Florence with its large banking families is the best example of early capitalism. They engaged in transactions across Europe, and even saw a successful strike by underpaid day workers in the textile industry, who all wanted a share in the benefits and profits enjoyed by their employers.

With the Protestant Reformation came the opportunity for capitalism in the northern protestant countries, like the Netherlands and France. Because the Protestant Church removed the stigma associated with usury, people were free to lend money at interest. The religion positively encouraged purposeful investment. A wealthy family was a sign of good predestination, meaning wealth ensured entrance into Heaven, leading people to seek out a means for wealth.

The nature of business during this time meant that there was a chance for profit growth for the individual, rather than a large-scale enterprise. This began to change with the creation of the joint-stock companies and the development of factories at the outset of the Industrial Revolution in the sixteenth and seventeenth centuries.

As the Old World started undertaking ocean voyages to expand the world, a mercantile system of trade came into practice. Mercantilism is the belief in the benefits of profitable trading; commercialism. It is the economic theory that trade generates wealth and is stimulated by the accumulation of profitable balances, which a government should encourage by means of protectionism.

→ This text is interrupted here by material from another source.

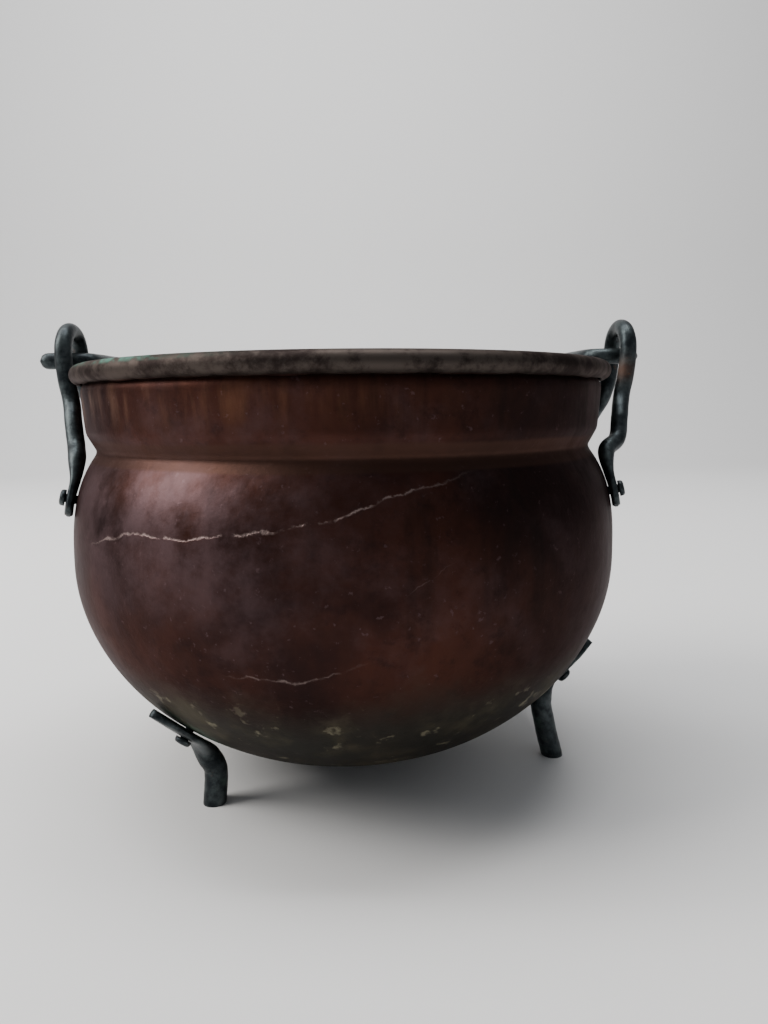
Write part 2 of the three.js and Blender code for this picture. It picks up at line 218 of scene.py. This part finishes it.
def makeEar(name, side):
    flush = shared["gap"] + shared["padHalf"]
    node = name.replace("_forged", "")
    standOff, lean = ear["standOff"][node], ear["lean"][node]

    def leg(way):
        knee = standOff - 3 * lean
        turn, high, reach = padAzimuth(way), ear["padHeight"], ear["padReach"]
        return [shoulder(high - reach, turn * 1.04, flush)[0],
                shoulder(high, turn, flush)[0],
                shoulder(high + reach, turn * 0.93, flush + 0.3)[0],
                shoulder(high + 2 * reach, turn * 0.83, shared["gap"] + shared["rod"] + 1.2)[0],
                [knee, way * ear["kneeSpread"], ear["kneeHeight"]],
                [knee + lean, way * ear["flareSpread"], ear["flareHeight"]],
                [standOff - lean, way * ear["waistSpread"], ear["waistHeight"]],
                [standOff - lean / 4, way * ear["eyeRadius"],
                 (ear["eyeHeight"] + ear["waistHeight"]) / 2]]
    bend = np.linspace(0, np.pi, 9)
    arch = np.stack([np.full(9, standOff), -ear["eyeRadius"] * np.cos(bend),
                     ear["eyeHeight"] + ear["eyeRadius"] * np.sin(bend)], -1)
    centres, length = smoothRoute(np.vstack([leg(-1), arch, leg(1)[::-1]]), 240)
    outward = unit(centres * [1, 1, 0])
    rod = (centres[:, 2] - ear["padHeight"] - ear["padReach"] * 0.6) / (2 * ear["padReach"])
    toEnd = np.minimum(length, length[-1] - length)
    tip = np.sqrt(1 - (1 - np.clip(toEnd / 3.5, 0.02, 1)) ** 2)
    halfOut = ease(shared["padHalf"], shared["rod"], rod) * np.clip(tip * 1.6, 0, 1)
    piece = forgedRod(name, centres * [side, 1, 1], outward * [side, 1, 1],
                      ease(ear["padHalfWidth"], shared["rod"], rod) * tip, halfOut, ease(3.4, 2, rod))
    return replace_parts(piece, node)


# Iron bail: stubs out through the eyes, elbows, and an arch laid back on the rim
bail = {"archRadius": 98.5, "elbow": 6, "stubEnd": 118}


def makeBail():
    height = rim["centreHeight"] + rim["wire"] + 2 * shared["gap"] + shared["wall"] + shared["rod"]
    bend = bail["elbow"] * (1 - np.sqrt(0.5))
    arm = np.array([[bail["stubEnd"], 0], [ear["standOff"]["right_ear"], 0],
                    [bail["archRadius"] + bail["elbow"], 0], [bail["archRadius"] + bend, bend],
                    [bail["archRadius"], bail["elbow"]]])
    turn = np.pi * np.arange(1, 12) / 12
    arch = np.stack([-bail["archRadius"] * np.cos(turn),
                     bail["elbow"] + (bail["archRadius"] - bail["elbow"]) * np.sin(turn)], -1)
    flat = np.vstack([arm * [-1, 1], arch, arm[::-1]])
    centres, length = smoothRoute(np.column_stack([flat, np.full(len(flat), height)]), 320)
    toEnd = np.minimum(length, length[-1] - length)
    tip = np.sqrt(1 - (1 - np.clip(toEnd / shared["rod"], 0.02, 1)) ** 2)
    radius = shared["rod"] * tip
    upward = np.tile([0.0, 0.0, 1.0], (len(centres), 1))
    piece = forgedRod("bail_forged", centres, upward, radius, radius, np.full(len(centres), 2.0))
    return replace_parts(piece, "bail_handle")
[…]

The risk and potential for profit were greatly increased as people traveled to more distant places. Merchants could not fund expeditions themselves, and sought out insurance for these ventures. They turned to their governments for help. The result is the charter company, which gives companies a monopoly on trade for a certain amount of time, by order of the government. These create the joint-stock companies, like the East India Company and the Hudson’s Bay Company. The bank, the government, and the employer all share stock in the company and its profits.

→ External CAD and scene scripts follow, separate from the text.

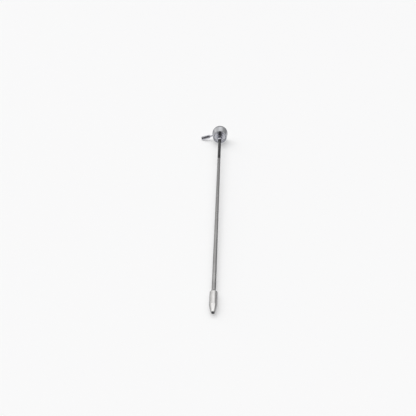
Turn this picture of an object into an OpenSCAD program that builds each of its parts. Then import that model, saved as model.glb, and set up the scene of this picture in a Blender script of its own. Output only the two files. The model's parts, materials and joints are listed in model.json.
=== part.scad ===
// Drill-driven paint mixer with a right-angle gear head, lying at rest on a bench.
// A hex drive shank turns a bevel pinion; the bevel gear turns the spindle and the long mixing shaft.
// Origin: centre of the footprint on the bench, +Z up, head towards +Y, mixing tip towards -Y.

/* [Mixing shaft] */
// Diameter of the mixing shaft
shaft_d = 8; // [7:0.5:9]
// Bare shaft between the seal cap and the mixing tip
shaft_reach = 544; // [300:1:800]
// Threaded stretch of the shaft in front of the seal cap
thread_show = 94; // [20:1:150]
// Pitch of that thread
thread_pitch = 1.25; // [1:0.25:1.5]

/* [Mixing tip] */
// Overall length of the tip
tip_len = 46; // [40:1:70]
// Diameter of the tip
tip_d = 14.8; // [13:0.2:20]
// Length of the cone at the end of the tip
tip_cone_len = 15; // [10:0.5:20]
// Diameter of the flat nose
tip_nose_d = 7.4; // [7:0.1:9]
// Length of the shoulder where the tip meets the shaft
tip_shoulder_len = 3.5; // [2:0.5:5]

/* [Gear head] */
// Diameter of the head at its widest
head_d = 45.6; // [43:0.2:60]
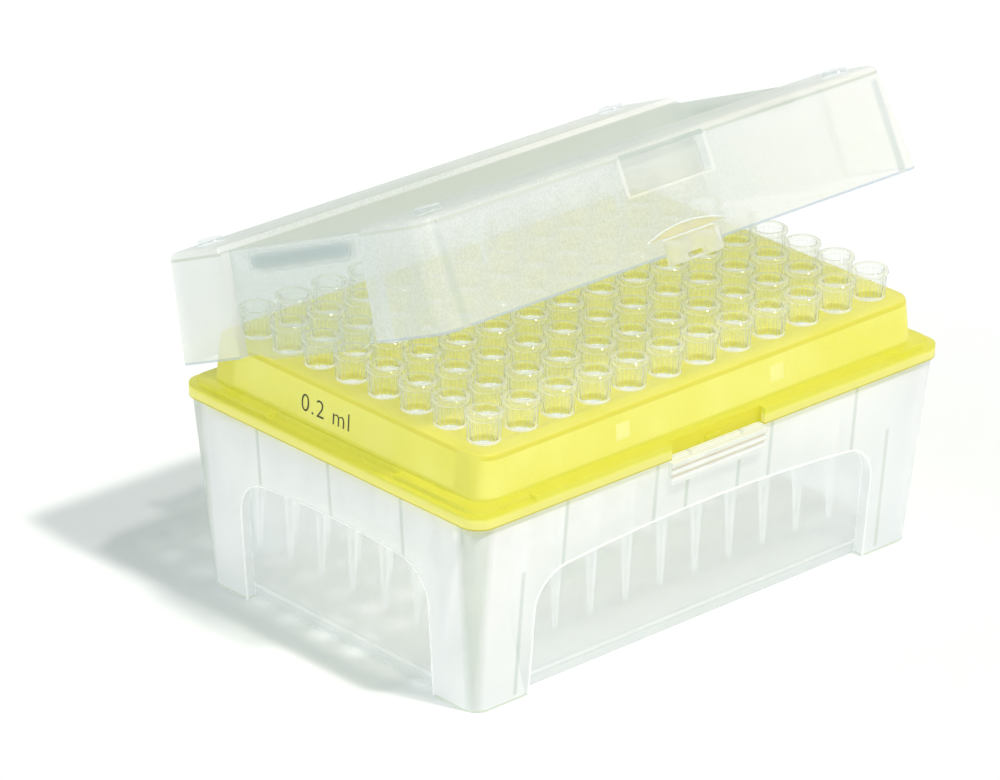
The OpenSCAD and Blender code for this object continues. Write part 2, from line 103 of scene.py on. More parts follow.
def mirrorShare(tree, normal=None, power=5.0, most=0.9):
    # the sheen of a plastic skin: 4% straight on, rising at the edges, and none from within the wall
    inside = addNode(tree, "ShaderNodeNewGeometry")
    normal = normal or inside.outputs["True Normal"]
    edge = addNode(tree, "ShaderNodeLayerWeight", {"Blend": 0.5}, {"Normal": normal})
    rise = addNode(tree, "ShaderNodeMath", {"operation": "POWER", 1: power}, {0: edge.outputs["Facing"]})
    share = addNode(tree, "ShaderNodeMapRange", {"To Min": 0.04, "To Max": most}, {"Value": rise})
    outer = addNode(tree, "ShaderNodeMath", {"operation": "SUBTRACT", 0: 1.0},
                    {1: inside.outputs["Backfacing"]})
    return addNode(tree, "ShaderNodeMath", {"operation": "MULTIPLY"}, {0: share, 1: outer})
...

With joint-stock companies came the practice of speculation: investment in stocks, property, or other ventures in the hope of gain but with the risk of loss. When stockbroking develops, speculation became much more similar to gambling. It was a delicate system that requires the ultimate balance because if something grows too quickly, it is bound to collapse.

When so much money is invested in one company, there is rapid inflation and speculative hysteria. People want to know where to invest next because they are making a fortune. But when the joint-stock bubble’s burst, many lose the fortune that they made so quickly. Without financial regulation, the turmoil raises suspicions of corruption, especially when a few of the higher-ups come out of the crash well.

The boom and bust system occurred simultaneously with the advent of the Industrial Revolution. People began to shift their investments from mercantile trade to manufacturing and industry, is the first time countries are organized entirely on capitalist principles.

In 1776 Scottish philosopher Adam Smith wrote a treatise called “On the Wealth of Nations” and discussed the proper role of government in the economy. He argued that economic benefit came from the natural completion of the market place, where people are free to follow their best interest without interference from the government. This introduced the laissez-faire policy into many capitalist nations, including the United States.

Moving into the nineteenth century, capitalism meant overflowing commerce throughout Europe and the United States, and with it some economic troubles. In the United States the amount of government involvement in the economy largely depended on the government in place. A more liberal government meant a larger one with a presence in the economy, whereas a more conservative government was smaller and stayed out of the economy. This also meant that the political parties handled the economic crises differently.

At the outset of the twentieth century, economists sought out to prove that the markets were self-regulating, and therefore prove the triumph of capitalism. With it came social struggles and violent domestic and international conflicts, leading to WWI, which was largely an attempt to maintain the globalized liberal utopia. But the utopia was not to be, and the market had the largest crash in history in 1929.

When the stock market crashed the major powers reacted differently. Italy, Germany, and Japan chose fascism, choosing war as a means to change the status quo. The United States and France instead launched the idea of market management, or regulation of the market through active state intervention. This new policy set a precedent for handling future economic crises, present in the 1980s, 90s, and 2000s.

Today, debate continues to rage about the advantages and disadvantages of capitalism and its counter, socialism. The twentieth century proved that markets cannot go unregulated, and many European countries have transitioned into a socialist model for economic development. Business is largely private owned, but people don’t think that the market is able to self-regulate, which is where the government comes into play.

The United States continues to struggle on this front. With the recession in 2008, Obama decided to bail out the banks and car industry, much to the chagrin of Republicans because it crossed the line into socialism.

While Congress stonewalls about decisions regarding the economy, the upcoming presidential election will usher in a new economic era for the United States, regardless if Trump or Clinton end up in the White House.